** start **
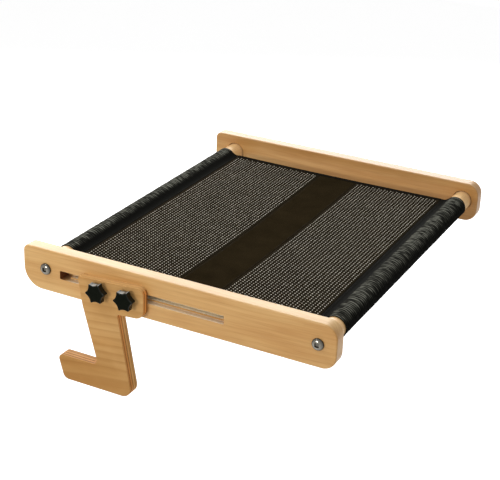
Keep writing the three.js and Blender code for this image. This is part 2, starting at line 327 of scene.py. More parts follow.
        self.choose(Pick.EDGES, at_corner)
        bpy.ops.mesh.bevel(offset=reach, segments=steps, affect="EDGES", clamp_overlap=False)

    def round_rims(
        self, planes: Sequence[float], offset: float, segments: int, inside: Optional[Sequence[float]] = None
    ) -> None:
        """Rounds the sharp edges that lie in upright planes across Y.

        Args:
            planes: The Y of each plane.
            offset: How far the rounding reaches.
            segments: How many steps it has.
            inside: (low x, high x, low z, high z) within which the edges lie, or None for all of them.
        """
        low_x, high_x, low_z, high_z = inside or (-math.inf, math.inf, -math.inf, math.inf)

        def wanted(edge: bmesh.types.BMEdge) -> bool:
            """Says whether an edge turns a corner, lies in a plane and in the window."""
            points = [end.co for end in edge.verts]
            level = any(all(abs(point.y - plane) < SAME_PLACE for point in points) for plane in planes)
            near = all(low_x < point.x < high_x and low_z < point.z < high_z for point in points)
            return edge.calc_face_angle(0.0) >= SHARP_TURN and level and near

        with self.editing():
            if self.choose(Pick.EDGES, wanted):
                bpy.ops.mesh.bevel(offset=offset, segments=segments, affect="EDGES", clamp_overlap=False)

    def face_outwards(self) -> None:
        """Merges doubled corners and turns every face outwards, in edit mode."""
        bpy.ops.mesh.select_all(action="SELECT")
        bpy.ops.mesh.remove_doubles(threshold=WELD)
        bpy.ops.mesh.normals_make_consistent(inside=False)

    def finish_shape(self, low_z: float = -math.inf) -> "Workpiece":
        """Cleans the mesh and marks how far its faces look up, for the painted light that the finishes lay
        on them.

        Args:
            low_z: The height below which no face is marked.

        Returns:
            The piece itself.
        """
        with self.editing():
            self.face_outwards()
        faces = self.made.data.polygons
        values = [max(0.0, face.normal.z) if face.center.z > low_z else 0.0 for face in faces]
        self.made.data.attributes.new("upper", "FLOAT", "FACE").data.foreach_set("value", values)
        return self

    def settle(self) -> None:
        """Puts the object at the origin with its place in its mesh."""
        self.pick()
        bpy.ops.object.transform_apply(location=True, rotation=True, scale=True)

    def modify(self, kind: str, **settings: object) -> None:
        """Adds a modifier and applies it.

        Args:
            kind: The modifier's type.
            settings: Its settings.
        """
        self.pick()
        modifier = self.made.modifiers.new(kind.title(), kind)
        for name, value in settings.items():
            setattr(modifier, name, value)
        bpy.ops.object.modifier_apply(modifier=modifier.name)

    def cut(self, tool: "Workpiece") -> None:
        """Cuts another piece's shape out of this one, and takes that piece away."""
        self.modify("BOOLEAN", operation="DIFFERENCE", solver="MANIFOLD", object=tool.made)
        bpy.data.objects.remove(tool.made)

    def join(self, other: "Workpiece") -> None:
        """Joins another piece's shape to this one, and takes that piece away."""
        self.modify("BOOLEAN", operation="UNION", solver="MANIFOLD", object=other.made)
        bpy.data.objects.remove(other.made)

    def drill(
        self, radius: float, depth: float, start: Sequence[float], towards: float = 1.0, segments: int = 32
    ) -> None:
        """Cuts a round hole along Y, of a radius and depth, from a start on its axis."""
        rings = [(radius, 0.0), (radius, depth)]
        self.cut(Workpiece.turned("drill", rings, start, towards, segments))

    def copied(self, name: str, shift: Sequence[float] = (0, 0, 0), mirror: bool = False) -> "Workpiece":
        """Copies the piece with a mesh of its own.

        Args:
            name: The copy's name.
            shift: How far the copy is moved.
            mirror: Whether it is mirrored to the other end of the dowels.

        Returns:
            The copy.
        """
        twin = self.made.copy()
        twin.data = self.made.data.copy()
        bpy.context.scene.collection.objects.link(twin)
        piece = Workpiece(name, twin)
        twin.location = shift
        twin.scale = (1, -1 if mirror else 1, 1)
        piece.settle()
        if mirror:
            with piece.editing():
                piece.face_outwards()
        return piece

    def copied_to_all(self, kind: str, xs: Span) -> Iterator[Tuple[str, End, Place, "Workpiece"]]:
        """Copies a front fastener made at x = 0 to its four places, and then takes it away.

        Args:
            kind: What the fastener is called.
            xs: Where the fasteners sit along a rail.

        Yields:
            The CAD node's name, the end, the place and the copy.
        """
        for end in End:
            for place, x in zip(Place, xs):
                node = f"{end.value}_{place.value}_{kind}"
                yield node, end, place, self.copied(f"fine_{node}", (x, 0, 0), mirror=end is End.BACK)
        bpy.data.objects.remove(self.made)

    def dressed(
        self,
        finish: bpy.types.Material,
        body: str,
        slot: str,
        nodes: Sequence[str] = (),
        crease: float = 35.0,
    ) -> bpy.types.Object:
        """Shades the piece, gives it its finish and makes it ride on its body.

        Args:
            finish: The piece's material.
            body: The CAD body that it rides on.
            slot: The record's material slot; not used.
            nodes: The CAD nodes that it stands for.
            crease: The angle in degrees above which an edge stays sharp, or 0 for cloth.

        Returns:
            The finished object.
        """
        self.made.data.materials.clear()
        self.made.data.materials.append(finish)
        if crease:
            self.pick()
            bpy.ops.object.shade_smooth_by_angle(angle=math.radians(crease))
            self.modify("WEIGHTED_NORMAL", weight=FACE_WEIGHT, keep_sharp=True)
        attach(self.made, body)
        if nodes:
            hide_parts(*nodes)
        log.info("%s finished, with %d faces", self.made.name, len(self.made.data.polygons))
        return self.made


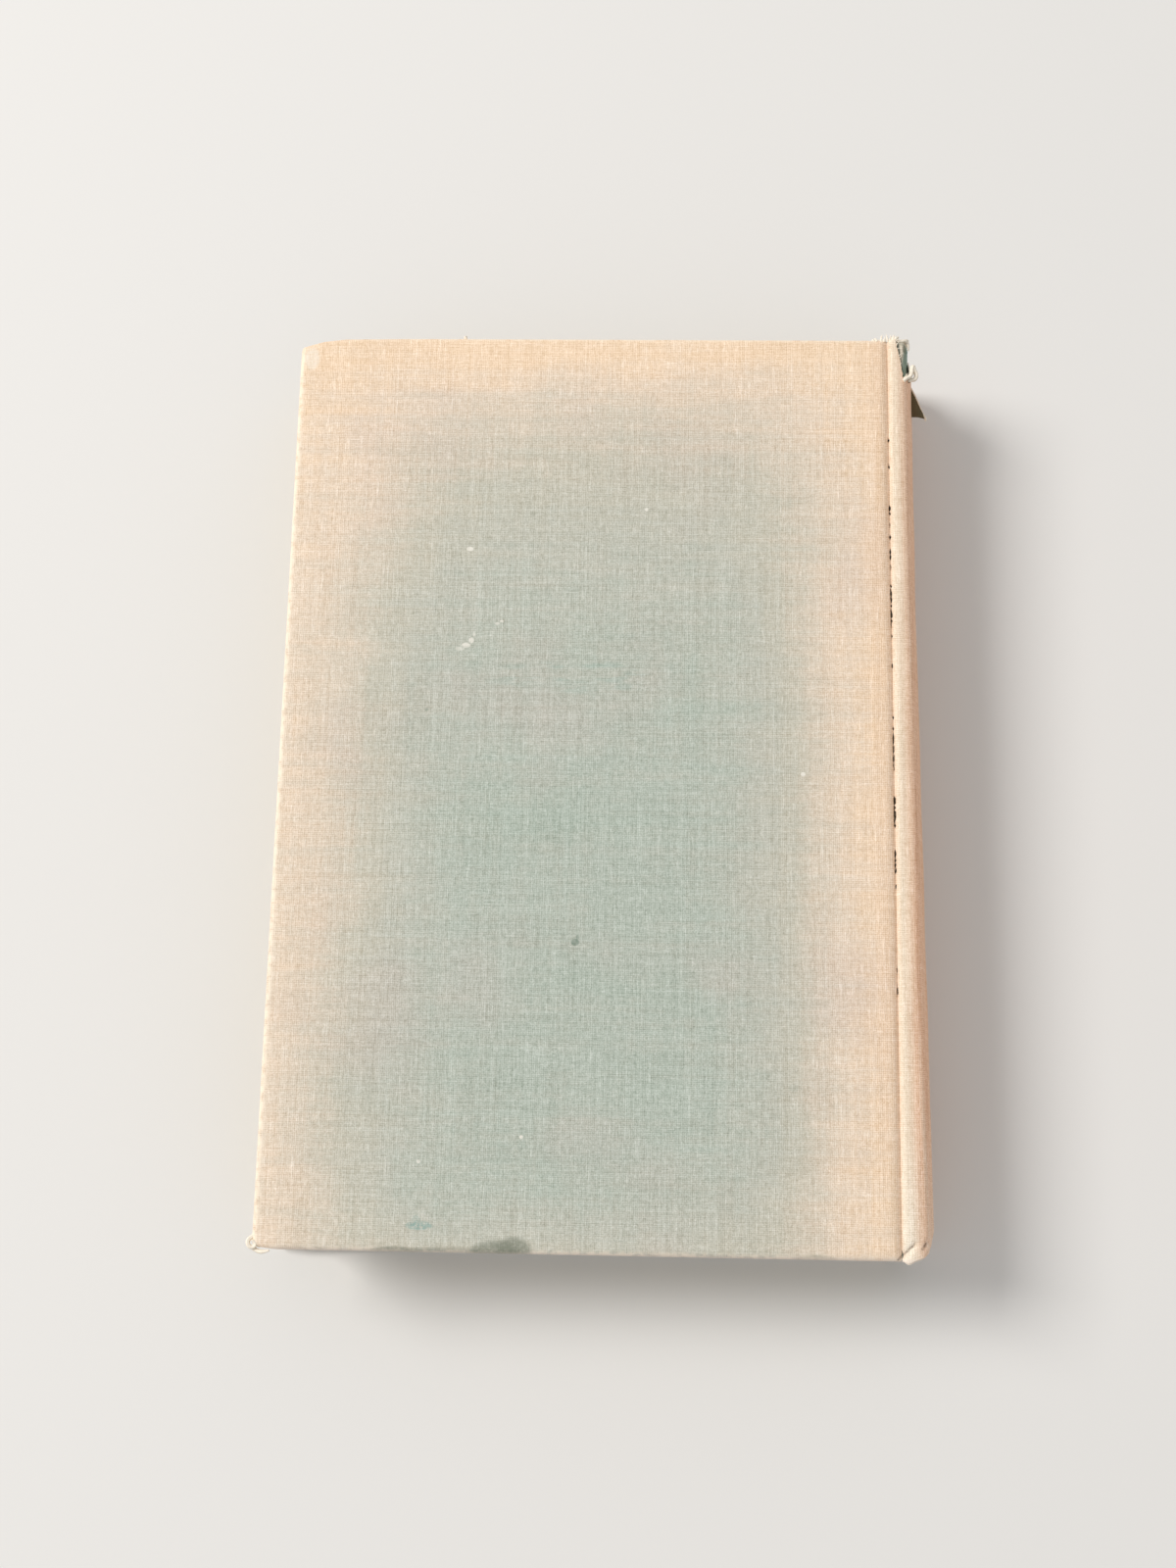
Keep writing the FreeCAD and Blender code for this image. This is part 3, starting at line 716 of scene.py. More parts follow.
def makeCoverCloth(name, front):
    set_ = coverCloth
    edge = set_["edgeRound"] * mm
    inner = set_["innerRound"] * mm
    rollX = jointX + set_["roll"] * mm
    reach = rollX - foreX - edge
    half = headY - edge
    piece = grid(name, clothFinish, set_, (rollX - reach / 2, 0, topZ))
    mode("EDIT")
    bpy.ops.transform.resize(value=(reach, 2 * half, 1), center_override=piece.location)
    mode("OBJECT")
    alone(piece)
    bpy.ops.object.transform_apply(location=True, rotation=False, scale=False)
    mode("EDIT")
    near = 0.01 * mm

    def onRim(e):
        ends = [v.co for v in e.verts]
        atFore = all(p.x < rollX - reach + near for p in ends)
        atEnd = all(abs(p.y) > half - near for p in ends)
        return e.is_boundary and (atFore or atEnd)

    pick(piece, "edges", onRim)
    level = topZ

    def foldOn(outward, down):
        nonlocal reach, half, level
        pull(0, 0, -down)
        level -= down
        wider = ((reach + outward) / reach, (half + outward) / half, 1)
        bpy.ops.transform.resize(value=wider, center_override=(rollX, 0, level))
        reach += outward
        half += outward

    def foldRound(radius, begin, steps):
        # a quarter of a turn in equal steps, from the angle begin
        angles = [begin + math.pi / 2 * n / steps for n in range(steps + 1)]
        for first, second in zip(angles, angles[1:]):
            foldOn(radius * (math.sin(second) - math.sin(first)), radius * (math.cos(first) - math.cos(second)))

    innerZ = pasteLow.z + set_["underPaste"] * mm
    foldRound(edge, 0, 5)
    foldOn(0, level - innerZ - inner)
    foldRound(inner, math.pi / 2, 3)
    for share in set_["turnInShares"]:
        foldOn(-(set_["turnIn"] * mm - inner) * share, 0)

    # across the groove to the cracked seam
    pick(piece, "edges", lambda e: e.is_boundary and all(abs(v.co.x - rollX) < near for v in e.verts))
    wasX, wasDrop, wasThick = rollX, 0.0, topZ - innerZ
    for across, drop, rise in (*set_["groove"], (joint["seam"], joint["seamDrop"], joint["seamRise"])):
        x = jointX + across * mm
        thick = topZ - drop * mm - (innerZ + rise * mm)
        pull(x - wasX, 0, wasDrop - drop * mm)
        bpy.ops.transform.resize(value=(1, 1, thick / wasThick), center_override=(x, 0, topZ - drop * mm))
        wasX, wasDrop, wasThick = x, drop * mm, thick
    mode("OBJECT")

    mesh = piece.data
    headRound = set_["cornerRound"] if front else set_["bumpedRound"]
    roundCorners(mesh, headRound * mm, [(foreX, -1, headY, 1)])
    roundCorners(mesh, set_["cornerRound"] * mm, [(foreX, -1, -headY, -1)])
    seamX = jointX + joint["seam"] * mm
    for vertex in mesh.vertices:
        if not front:
            bumpedCorner(vertex.co)
            if abs(vertex.co.x - seamX) < near:
                vertex.co.x -= crackWidth(vertex.co.y) / 2
        if vertex.co.z > topZ - 0.5 * mm:
            # uneven all over, and in short ridges towards the joint
            rolled = smoothStep(seamX / mm - 24, seamX / mm, vertex.co.x / mm)
            high = noise.noise((vertex.co.x * 30, vertex.co.y * 24, 5.0 if front else 1.0))
            ridge = noise.noise((vertex.co.x * 210, vertex.co.y * 11, 2.0)) * rolled * 0.5
            vertex.co.z += (high + ridge) * set_["wave"] * mm * 0.5
    flat = []
    for vertex in mesh.vertices:
        deep = min(max(topZ - vertex.co.z, 0), set_["edgeDeep"] * mm) / mm
        atFore = 1 if vertex.co.x < foreX + 4 * mm else 0
        atEnd = math.copysign(1, vertex.co.y) if abs(vertex.co.y) > headY - 4 * mm else 0
        hidden = smoothStep(innerZ + 0.7 * mm, innerZ + 0.3 * mm, vertex.co.z)
        runX = vertex.co.x / mm - deep * atFore + (set_["frontShift"] if front else 0)
        flat.append((runX, vertex.co.y / mm + deep * atEnd, hidden))
    laySheet(piece, flat)
    thicken(piece, set_["thick"])
    if front:
        turnedOver(piece)
    settle(piece)
    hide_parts("front_cover_cloth" if front else "back_cover_cloth")
    jointX - 1.9 * mm
    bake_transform(piece)


makeCoverCloth("backCoverCloth", front=False)
makeCoverCloth("frontCoverCloth", front=True)
print("book: covering cloth of the covers")


# Spine: its section runs from the back joint over the shoulder and round to the front joint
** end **
- Task brief
Reproduce only the lines from the one containing "Keep writing the FreeCAD" through the one containing "half += outward", inclusive of both.

- Solution for this problem
Keep writing the FreeCAD and Blender code for this image. This is part 3, starting at line 716 of scene.py. More parts follow.
def makeCoverCloth(name, front):
    set_ = coverCloth
    edge = set_["edgeRound"] * mm
    inner = set_["innerRound"] * mm
    rollX = jointX + set_["roll"] * mm
    reach = rollX - foreX - edge
    half = headY - edge
    piece = grid(name, clothFinish, set_, (rollX - reach / 2, 0, topZ))
    mode("EDIT")
    bpy.ops.transform.resize(value=(reach, 2 * half, 1), center_override=piece.location)
    mode("OBJECT")
    alone(piece)
    bpy.ops.object.transform_apply(location=True, rotation=False, scale=False)
    mode("EDIT")
    near = 0.01 * mm

    def onRim(e):
        ends = [v.co for v in e.verts]
        atFore = all(p.x < rollX - reach + near for p in ends)
        atEnd = all(abs(p.y) > half - near for p in ends)
        return e.is_boundary and (atFore or atEnd)

    pick(piece, "edges", onRim)
    level = topZ

    def foldOn(outward, down):
        nonlocal reach, half, level
        pull(0, 0, -down)
        level -= down
        wider = ((reach + outward) / reach, (half + outward) / half, 1)
        bpy.ops.transform.resize(value=wider, center_override=(rollX, 0, level))
        reach += outward
        half += outward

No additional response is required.